Os chineses já estão compartilhando no meio acadêmico os resultados das pesquisas que realizam com o vannamei. Veio da China um trabalho de Shengli Cai ([email protected]), que desenvolveu um sistema de maturação indoor com recirculação, instalado num estuário do rio Jinshan em Shanghai. As águas de baixa salinidade do estuário foram misturadas com água hiper-salina para ajuste até que ficassem com 28-30‰. A aplicação da ablação unilateral e os manejos adequados permitiram ao pesquisador concluir que seu método funciona para reforçar ainda mais a determinação dos chineses de também participarem do mercado mundial como produtor desta espécie.
O cultivo com troca zero de água em sistema completamente fechado foi o tema apresentado por Enox de Paiva Maia ([email protected]), que durante oito meses conduziu seus experimentos numa fazenda de 62 hectares, produzindo continuamente em escala industrial e utilizando apenas água para repor perdas por evaporação e infiltração. Os resultados obtidos – ganho de peso de 0,62 gramas/semana, sobrevivência de 70% e produtividade de 6.360 kg/ha/ciclo com taxa de converção de 1.81:1 – comprovaram a viabilidade técnica, econômica e ambiental desta modalidade de cultivo. Na busca pelo aperfeiçoamento da tecnologia o pesquisador focou os mecanismos para a sedimentação de resíduos e a utilização de moluscos e plantas aquáticas. Da mesma forma, mereceram destaque o manejo das populações microbiológicas e o uso adequado da aeração artificial.

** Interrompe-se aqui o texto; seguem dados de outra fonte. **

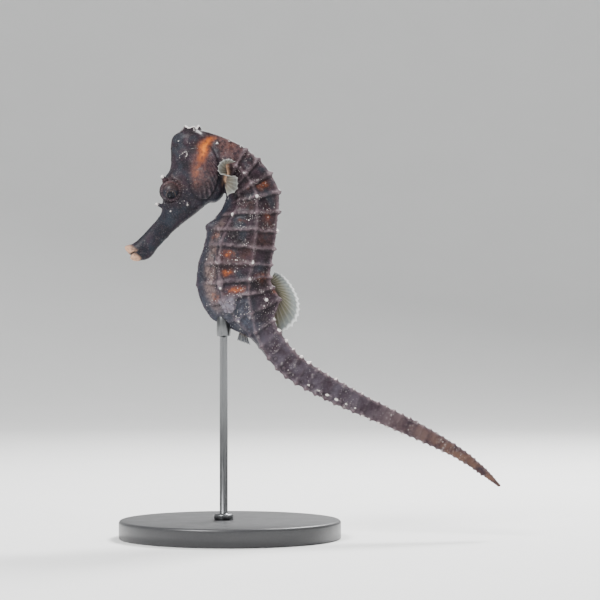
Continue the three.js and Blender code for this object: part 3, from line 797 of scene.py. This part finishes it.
def head_relief(points):
    """How far the head's surface is pushed out, and masks for its colours."""
    x, side, z = points.T
    forward, height = head_coordinates(points)
    beside = ramp(1, 2.2, np.abs(side))
    orbit_push, turret, orbit_shade, folds = orbit_folds(forward, height)
    gill_push, gill, gill_shade, stripes = gill_cover(x, z)
    knob_push, tip = head_knobs(x, z)
    mouth_push, lip, slit = mouth(forward, height)
    fin_root = bell(along_line(x, z, FIN_BASE)[0], 0.6)

    plain = np.clip(1 - lip - turret * beside, 0, 1)
    lid = bell(np.hypot(forward, height), 3.6)
    rough = pimples(points, 0.9, 0.28, 0.4, 8) * plain
    push = beside * (orbit_push + gill_push + knob_push + 0.55 * fin_root) + mouth_push
    push += 0.11 * rough + 0.07 * wrinkles(points, 1.5, 3) * plain

    gap, place = along_line(x, z, [row[:2] for row in ORANGE_STREAK])
    _, _, widths, strengths = zip(*ORANGE_STREAK)
    wide, strong = (np.interp(place, range(len(widths)), row) for row in (widths, strengths))
    above_eye = 0.6 * lid * ramp(-0.5, 1.5, z - HEAD_Z)
    crest = 0.8 * bell(x + 2, 2.5) * ramp(104, 106, z)
    spines = [white * near for near, (_, _, white) in zip(near_spines(forward, height, 0.6), SPINE_TIPS)]
    return push, {
        # White tips of knobs, spines and the crown, partly painted highlight.
        "tip": np.max([tip * beside, crown_edges(points), *spines], axis=0),
        "orange": strong * bell(gap, wide) * beside,
        "lip": lip * (1 - slit),
        # Painted shade: black in the grooves round the gill cover and the eye, and in the mouth slit.
        "groove": np.clip((0.55 * gill_shade + orbit_shade) * beside + slit, 0, 1),
        "ridge": np.clip(0.45 * folds + 0.5 * stripes, 0, 1) * beside,
        "rust": beside * np.maximum(0.6 * bell(gap, 2.4) * gill, above_eye),
        "nape": np.maximum(crest, 0.75 * gill * ramp(93, 98, z) * beside),
        "belly": 0.5 * plain * (1 - gill) * (1 - lid) * ramp(106, 95, z),
        "fin_root": fin_root * beside,
        "pimple": 0.15 * rough,
        "speckled": 0.06 * plain + 0.3 * lid * beside,
    }


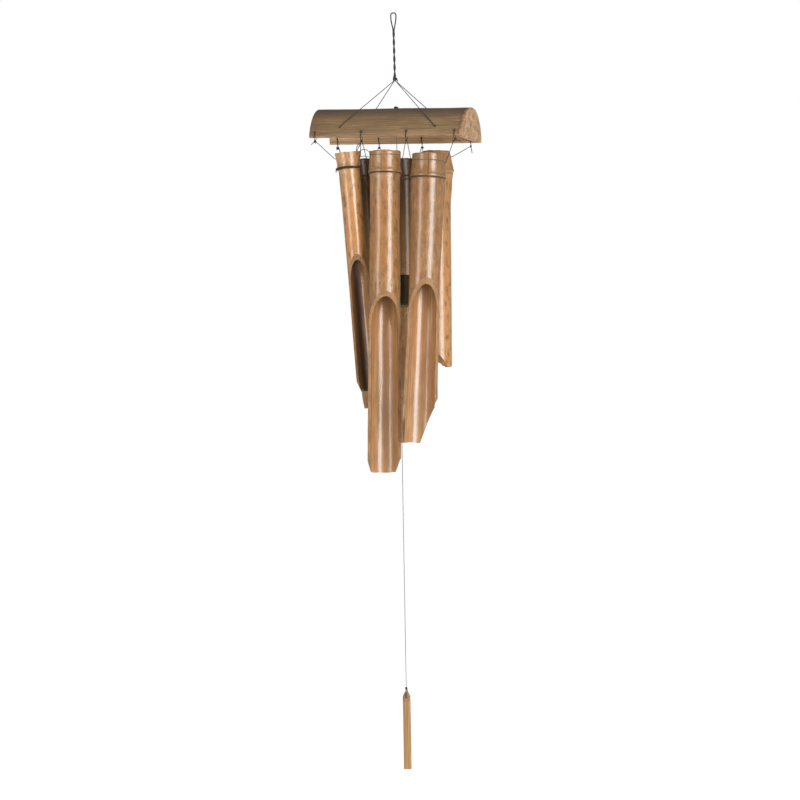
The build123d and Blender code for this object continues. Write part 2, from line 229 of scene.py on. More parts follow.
class Finish:
    def __init__(self, name):
        self.material = bpy.data.materials.new(name)
        self.material.use_nodes = True
        self.nodes = self.material.node_tree.nodes
        self.nodes.clear()
        self.place = self.add("ShaderNodeTexCoord", out="Object")

    def add(self, kind, settings=None, sockets=None, out=0):
        node = self.nodes.new(kind)
        for key, value in (settings or {}).items():
            if key == "stops":
                stops = node.color_ramp.elements
                stops.remove(stops[1])
                stops[0].position, stops[0].color = value[0][0], (*value[0][1], 1)
                for place, colour in value[1:]:
                    stops.new(place).color = (*colour, 1)
            else:
                setattr(node, key, value)
        for key, value in (sockets or {}).items():
            if isinstance(value, Wire):
                self.material.node_tree.links.new(value.socket, node.inputs[key])
            else:
                node.inputs[key].default_value = value
        return Wire(self, node.outputs[out]) if node.outputs else None

    def axis(self, name):
        return self.add("ShaderNodeSeparateXYZ", sockets={0: self.place}, out=name)

    def grain(self, across, along, detail=4.0, rough=0.55, lengthwise="Z", shift=0.0):
        # noise stretched along one axis, the two counts are per metre
        scale = [along if axis == lengthwise else across for axis in "XYZ"]
        stretch = {"Vector": self.place, "Scale": scale, "Location": (shift, 0, 0)}
        spread = self.add("ShaderNodeMapping", sockets=stretch)
        look = {"Vector": spread, "Scale": 1.0, "Detail": detail, "Roughness": rough}
        return self.add("ShaderNodeTexNoise", sockets=look)

    def spots(self, count, size):
        # round dots, size is their share of the spacing
        look = {"Vector": self.place, "Scale": count, "Randomness": 1.0}
        return self.add("ShaderNodeTexVoronoi", sockets=look).ease(size, size * 0.5)

    def mix(self, first, second, share):
        sockets = {0: share, 6: opaque(first), 7: opaque(second)}
        return self.add("ShaderNodeMix", {"data_type": "RGBA"}, sockets, out=2)

    def ramp(self, value, stops):
        return self.add("ShaderNodeValToRGB", {"stops": stops}, {0: value})

    def bump(self, height, strength, distance, under=None):
        sockets = {"Height": height, "Strength": strength, "Distance": distance}
        if under:
            sockets["Normal"] = under
        return self.add("ShaderNodeBump", sockets=sockets)

    def close(self, **sockets):
        named = {name.replace("_", " "): value for name, value in sockets.items()}
        skin = self.add("ShaderNodeBsdfPrincipled", sockets=named)
        self.add("ShaderNodeOutputMaterial", sockets={"Surface": skin})
        return self.material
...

Ronaldo Cavalli ([email protected]) e outros pesquisadores do Laboratório de Maricultura da Fundação Universidade Federal do Rio Grande, apresentaram uma proposta de criação de padrões para a produção de camarão orgânico já que, segundo os pesquisadores, até o momento nenhum padrão foi sugerido no Brasil. Dentre as propostas estão os aspectos da seleção de locais para construção ou expansão de carciniculturas, obviamente fora de manguezais, sítios arqueológicos e culturais. Os camarões deverão alimentar-se de alimentos naturais, o que exclui o uso de gaiolas ou tanques cobertos com mantas. A preferência pelo uso das espécies nativas foi sugerida, com os reprodutores não podendo ser obtidos no ambiente natural. Propuseram uma estocagem inicial não superior a 25 camarões por m2 e estimulam o cultivo combinado com peixes, moluscos e macroalgas. Regras para descarga de efluentes também foram sugeridas, bem como para a fabricação de rações orgânicas com ingredientes provenientes de culturas orgânicas e farinha de pescados produzida localmente. Apresentaram também medidas para o controle de doenças através de métodos naturais ou homeopáticos, proibindo o uso de quimioterapêuticos, hormônios ou pesticidas. Os pesquisadores gaúchos afirmaram, no entanto, que muito trabalho ainda precisa ser realizado para que se tenha uma proposta viável.